Beide wurden nach mehrmonatiger Isolationshaft, Folter und grob unfairen Gerichtsverfahren zu zehn Jahren Haft verurteilt. Im berüchtigten Evin-Gefängnis inhaftiert, leiden sie unter schweren gesundheitlichen Problemen. Eine angemessene medizinische Versorgung wird ihnen von den iranischen Behörden weiterhin verweigert.
Ihre Angehörigen sprechen bereits seit längerem von Geiselhaft und haben erst vor kurzem gemeinsam mit anderen Betroffenen in einem offenen Brief den österreichischen Außenminister Schallenberg aufgefordert, diesbezüglich tätig zu werden.
In Anbetracht der aktuellen Erkenntnisse fordert Amnesty International nun alle betroffenen Nationalstaaten auf, weitere Fälle zu untersuchen, um festzustellen, ob es sich bei den willkürlichen Festnahmen um eine Verletzung des Übereinkommens gegen Geiselnahme handelt, und entsprechend zu handeln.
Doppelstaatbürger*innen als politische Druckmittel
Amnesty International konnte in den Fällen von Nazanin Zaghari-Ratcliffe und Ahmadreza Djalali umfangreiches und detailliertes Beweismaterial zusammentragen, um ihre rechtswidrige Gefangenschaft im Einklang mit dem Internationalen Übereinkommen gegen Geiselnahme zu analysieren. In beiden Fällen, so stellte Amnesty International fest, handelt es sich um Geiselnahme durch den iranischen Staat.
Die britisch-iranische Staatsbürgerin Nazanin Zaghari-Ratcliffe wurde im März 2022 nach jahrelangen, intensiven Verhandlungen zwischen Großbritannien und dem Iran freigelassen. Ihre Inhaftierung stand im Zusammenhang mit einem langjährigen Schuldenstreit zwischen dem Vereinigten Königreich und dem Iran, bei dem Zaghari-Ratcliffe von iranischer Seite als Druckmittel eingesetzt wurde. Sie wurde nach sechs Jahren willkürlicher Inhaftierung freigelassen, als die britische Regierung zustimmte, dem Iran 393,8 Millionen Pfund zu zahlen.
Auch im Fall von Ahmadreza Djalali, einem schwedisch-iranischen Staatsbürger, hat Amnesty International Beweise dafür gesammelt, dass die iranischen Behörden ihn als Geisel halten. Die iranischen Behörden drohen mit seiner Hinrichtung, um Schweden und Belgien zu zwingen, zwei inhaftierte ehemalige iranische Beamte auszuliefern sowie andere Staaten von zukünftigen Strafverfolgungen gegen iranische Beamt*innen abzuhalten.
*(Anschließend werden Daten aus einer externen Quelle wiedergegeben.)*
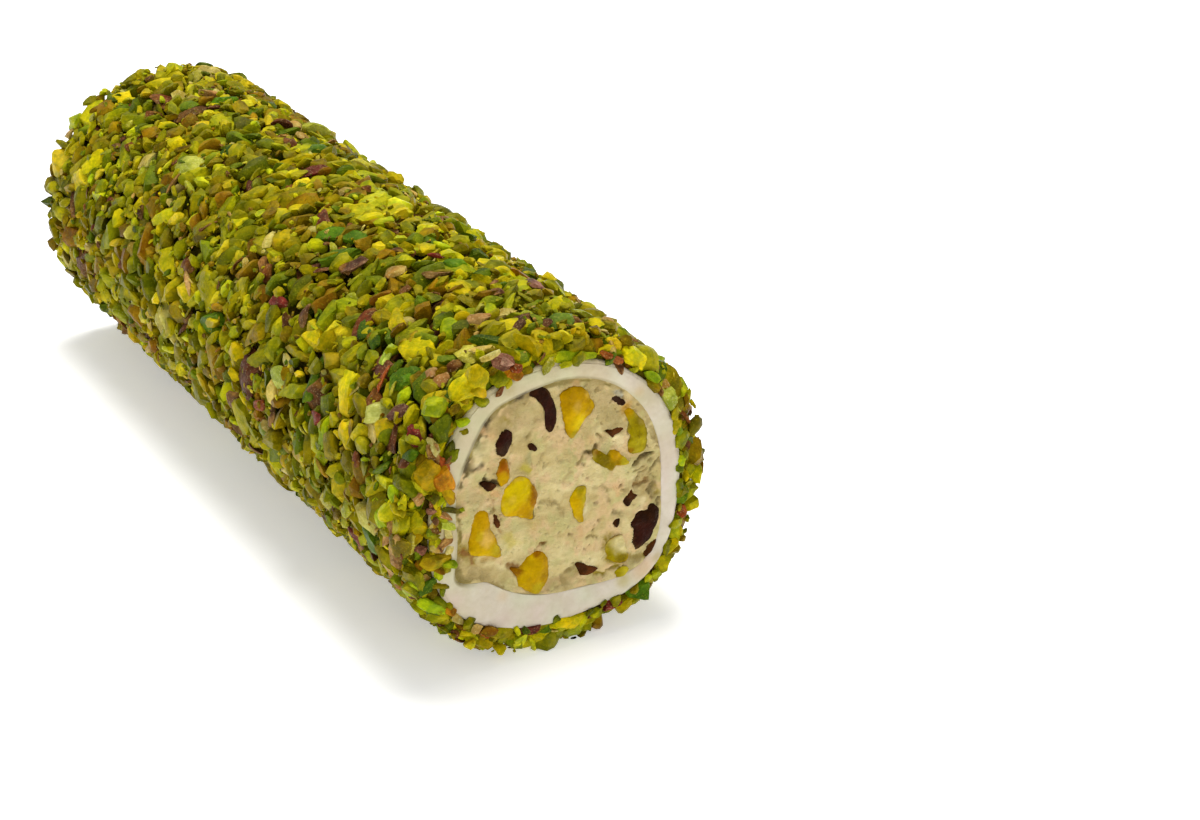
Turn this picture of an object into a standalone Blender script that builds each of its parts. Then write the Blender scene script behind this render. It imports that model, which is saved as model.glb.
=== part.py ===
"""A chopped-pistachio roll of nougat in a soft white layer, cut straight at both ends and lying down.

The roll's axis runs along Y. The front cut face looks towards -Y, and the roll rests on z = 0.
Sizes are in millimetres, measured from the roll's axis, and MM turns them into metres in each mesh.
"""

import math
import random
from dataclasses import dataclass

import bmesh
import bpy
from mathutils import Euler, Matrix, Vector, noise

MM = 0.001

# The whole roll.
ROLL_LENGTH = 134.0
CREST_RADIUS = 22.5
FLAT_DEPTH = 0.5
AXIS_HEIGHT = CREST_RADIUS - FLAT_DEPTH
FACE_Y = ROLL_LENGTH / 2
GAP = 0.3
TRIM = 12.0

# The chopped coat: a core all over bumps of the broken pieces' size, with the largest pieces fused on.
CORE_RADIUS = 20.9
BUMP_POINTS_ROUND = 51
BUMP_ROWS = 59
BUMP_PEAK = (0.7, 1.6)
BUMP_RIDGE = (0.4, 1.2)
BUMP_VALLEY = (-0.9, -0.2)
BUMP_RIDGE_SHARE = 0.25
BUMP_JITTER = 0.3
SHOULDER_LENGTH = 7.5
SHOULDER_DROP = 1.5
CUT_WALL = 1.3
LEAST_WALL = 0.7
FOOT_RISE = 2.3
FOOT_WIDTH_DEG = 12.0
CHIP_COUNT = 30
CHIP_LONGEST = 7.6
CHIP_SHORTEST = 5.0
CHIP_SLIMNESS = (0.5, 0.85)
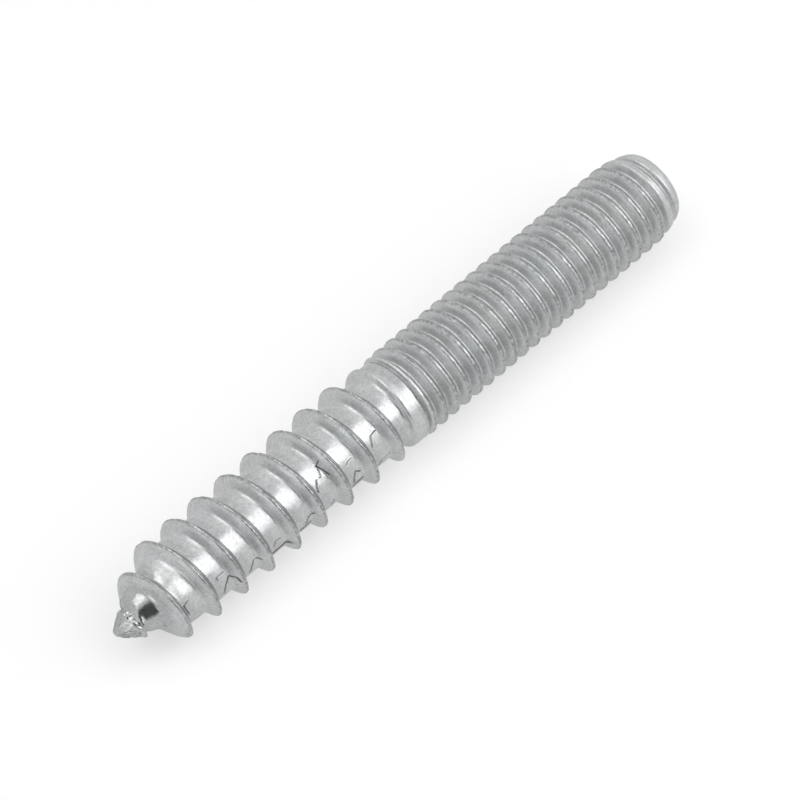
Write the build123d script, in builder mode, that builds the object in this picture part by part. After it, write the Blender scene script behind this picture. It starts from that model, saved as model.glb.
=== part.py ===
from build123d import *
from math import cos, exp, radians, sin, tan
import os

# A hanger bolt: a rolled wood (lag) thread with a pinched point at one end, a short plain collar,
# and a metric machine thread at the other. It is one piece of steel, lying along X with its point
# at -X, and it rests on the crests of the wood thread. Lengths are in mm, angles in degrees.

# Whole bolt
wood_length = 28.2  # point to collar
collar_length = 1.8
machine_length = 27.46  # collar to end face

# Machine end: M8, rolled a little under size and left plain at its crest; its 1.25 mm thread is not cut
machine_diameter = 7.62
machine_shoulder = 0.3  # cone between the collar and the machine end
machine_lead_length = 2.6  # long cone at the end, where a nut is started
machine_end_diameter = 6.25

# Collar between the two threads
collar_diameter = 7.28
collar_ramp_length = 1.8  # cone from the wood thread's root up to the collar

# Wood thread
wood_crest_diameter = 8.02
wood_root_diameter = 6.2
wood_pitch = 2.741
wood_crest_width = 0.14
wood_flank_angle = 30  # from square to the axis
wood_bell_slope = 0.9  # how much the first turn's front flank leans back, so that it forms a bell
wood_bell_turns = 0.6  # turns over which that lean fades
wood_start = 1.8  # where the ridge begins, from the point
wood_end_past_collar = 0.5  # how far the sinking ridge runs on into the collar
wood_start_diameter = 2.75
wood_lead_turns = 1.7  # turns over which the crest climbs to its full diameter
wood_runout_turns = 0.9  # turns over which it sinks into the collar
wood_runout_depth = 0.8
wood_crest_angle = 151.4  # angle of the crest from +Y towards +Z, at the middle of the bolt

# Point: the core tapers to a small pinched nib
point_length = 5.0
nib_length = 1.8
nib_end_diameter = 0.6
nib_base_diameter = 3.0
nib_neck_length = 0.2  # the step between the nib and the core's cone
nib_neck_diameter = 3.7

# How finely the ridge is built, and how deep its foot is sunk into the core
sections_per_turn = 12
ridge_foot_depth = 0.55

# Places along the bolt, from the point
bolt_length = wood_length + collar_length + machine_length
wood_end = wood_length + wood_end_past_collar
wood_turns = (wood_end - wood_start) / wood_pitch
machine_start = wood_length + collar_length

# The bolt's own frame: its origin at the point, X along the bolt, and Y its radius in a profile
bolt_frame = Plane(origin=(-bolt_length / 2, 0, wood_crest_diameter / 2), x_dir=(1, 0, 0), z_dir=(0, 0, 1))
bolt_axis = Axis(bolt_frame.origin, bolt_frame.x_dir)

# The core's outline as (place, radius), from the point to the plain machine end
core_outline = [
    (0, nib_end_diameter / 2),
    (nib_length, nib_base_diameter / 2),
    (nib_length + nib_neck_length, nib_neck_diameter / 2),
    (point_length, wood_root_diameter / 2),
    (wood_length - collar_ramp_length, wood_root_diameter / 2),
    (wood_length, collar_diameter / 2),
    (machine_start, collar_diameter / 2),
    (machine_start + machine_shoulder, machine_diameter / 2),
    (bolt_length - machine_lead_length, machine_diameter / 2),
    (bolt_length, machine_end_diameter / 2),
]


def core_radius(place):
    """The core's radius at a place along the bolt."""
    for (start, first), (end, last) in zip(core_outline, core_outline[1:]):
        if place <= end:
            return first + (last - first) * (place - start) / (end - start)
    return core_outline[-1][1]


def crest_radius(turn):
    """The ridge's crest, which climbs out of the nib, stays level and sinks into the collar."""
    start_radius = wood_start_diameter / 2
    climbed = min(1, turn / wood_lead_turns)
    radius = start_radius + (wood_crest_diameter / 2 - start_radius) * (1 - (1 - climbed) ** 3)
    sunk = max(0, 1 - (wood_turns - turn) / wood_runout_turns)
    return radius - wood_runout_depth * sunk**2


def ridge_stretch(first_turn, last_turn):
    """One stretch of the wood thread's ridge, lofted through its sections, with its foot in the core."""
    steps = sections_per_turn
    with BuildPart() as stretch:
        for step in range(steps + 1):
            turn = first_turn + (last_turn - first_turn) * step / steps
            place = wood_start + turn * wood_pitch
            angle = radians(wood_crest_angle + 360 * (place - bolt_length / 2) / wood_pitch)
            around = Vector(0, -sin(angle), cos(angle))
            crest = crest_radius(turn)
            foot = min(crest, core_radius(place)) - ridge_foot_depth
            half_crest = wood_crest_width / 2
            flank_slope = tan(radians(wood_flank_angle))
            front_slope = flank_slope + wood_bell_slope * exp(-turn / wood_bell_turns)
            front_foot = half_crest + (crest - foot) * front_slope
            back_foot = half_crest + (crest - foot) * flank_slope
            middle = bolt_frame.origin + Vector(place, 0, 0)
            with BuildSketch(Plane(origin=middle, x_dir=(1, 0, 0), z_dir=around)):
                with BuildLine():
                    Polyline(
                        (-front_foot, foot),
                        (-half_crest, crest),
                        (half_crest, crest),
                        (back_foot, foot),
                        close=True,
                    )
                make_face()
        loft()
    return stretch.part


stretches = round(wood_turns + 0.5)
ridge = [
    ridge_stretch(wood_turns * index / stretches, wood_turns * (index + 1) / stretches)
    for index in range(stretches)
]

with BuildPart() as hanger_bolt:
    with BuildSketch(bolt_frame):
        with BuildLine():
            Polyline((0, 0), *core_outline, (bolt_length, 0), close=True)
        make_face()
    revolve(axis=bolt_axis)
    add(ridge)

hanger_bolt.part.label = "hanger_bolt"
os.makedirs("parts", exist_ok=True)
export_step(hanger_bolt.part, "parts/hanger_bolt.step")
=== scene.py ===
import math

import bmesh
import bpy
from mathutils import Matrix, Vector, noise


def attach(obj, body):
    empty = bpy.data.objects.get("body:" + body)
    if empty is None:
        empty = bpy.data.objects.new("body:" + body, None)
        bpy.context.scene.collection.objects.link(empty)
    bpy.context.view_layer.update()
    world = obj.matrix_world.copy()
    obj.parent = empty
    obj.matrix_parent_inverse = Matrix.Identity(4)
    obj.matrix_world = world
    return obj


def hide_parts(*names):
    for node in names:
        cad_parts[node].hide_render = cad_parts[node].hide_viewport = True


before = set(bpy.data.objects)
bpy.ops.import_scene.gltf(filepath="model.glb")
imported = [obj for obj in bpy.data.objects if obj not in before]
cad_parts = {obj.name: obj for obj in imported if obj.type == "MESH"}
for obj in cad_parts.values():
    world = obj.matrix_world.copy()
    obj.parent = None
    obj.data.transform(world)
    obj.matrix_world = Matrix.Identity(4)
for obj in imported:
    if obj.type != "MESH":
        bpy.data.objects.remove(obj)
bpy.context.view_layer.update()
scene = bpy.context.scene
mm = 0.001

# the camera looks down over the point's end of the bolt, from a little to its left
cameraView = {
    "place": (-0.139211, -0.141630, 0.315955),
    "forward": (0.378034, 0.382041, -0.843288),
    "lens": 218.76,
}


def addCamera(view):
    data = bpy.data.cameras.new("mainCamera")
    data.lens = view["lens"]
    data.sensor_width = 36
    data.clip_start = 0.01
    data.clip_end = 20
    camera = bpy.data.objects.new("mainCamera", data)
    scene.collection.objects.link(camera)
    camera.location = view["place"]
    camera.rotation_euler = Vector(view["forward"]).to_track_quat("-Z", "Y").to_euler()
    scene.camera = camera


addCamera(cameraView)
print("camera placed")


def clamp(value, low=0.0, high=1.0):
    return max(low, min(high, value))


def smoothStep(value, start, end):
    t = clamp((value - start) / (end - start))
    return t * t * (3 - 2 * t)


def window(place, rise, fall):
    # 1 between two places, with soft ends
    return smoothStep(place, *rise) * (1 - smoothStep(place, *fall))


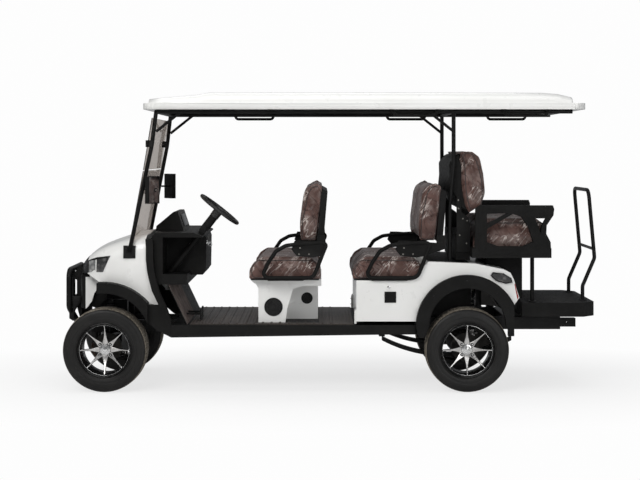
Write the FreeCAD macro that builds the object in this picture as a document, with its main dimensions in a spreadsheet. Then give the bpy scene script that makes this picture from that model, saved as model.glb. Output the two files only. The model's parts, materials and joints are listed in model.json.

Geiselnahme verpflichtet Staaten zu handeln
Die iranischen Behörden begangen in mindestens zwei Fällen das Verbrechen der Geiselnahme. Eine solche Geiselnahme ist ein Verbrechen nach internationalem Recht, einschließlich des Internationalen Übereinkommens gegen Geiselnahme von 1979, dem auch der Iran beigetreten ist.
Angesichts der anhaltenden Besorgnis über die Praxis der iranischen Behörden, inhaftierte Doppelstaatsangehörige und ausländische Staatsangehörige als Druckmittel zu verwenden, müssen alle Staaten, deren Staatsangehörige im Iran inhaftiert sind, dringend Maßnahmen ergreifen, um sicherzustellen, dass alle derartigen Fälle unverzüglich gemäß dem Internationalen Übereinkommen gegen Geiselnahme von 1979 überprüft werden.
Wenn festgestellt wird, dass eine Geiselnahme stattgefunden hat, müssen alle geeigneten Maßnahmen ergriffen werden, um die betroffenen Geiseln zu schützen und ihre Freilassung sicherzustellen.
Alle iranischen Beamt*innen, die im begründeten Verdacht stehen, für das Verbrechen der Geiselnahme verantwortlich zu sein, müssen in fairen und transparenten Strafverfahren zur Rechenschaft gezogen werden.
Da der Freiheitsentzug einer Person nach der Verhaftung jederzeit in eine Geiselnahme umschlagen kann, müssen die Staaten für eine regelmäßige Überprüfung solcher Fälle sorgen.
Amnesty International fordert die iranischen Behörden erneut auf, alle Personen, einschließlich derjenigen mit doppelter oder ausländischer Staatsangehörigkeit, die willkürlich allein wegen der friedlichen Ausübung ihrer Menschenrechte oder allein aufgrund ihres Status inhaftiert wurden, unverzüglich und bedingungslos freizulassen. Für die Gewalt, der sie ausgesetzt waren, steht ihnen eine angemessene Entschädigung zu.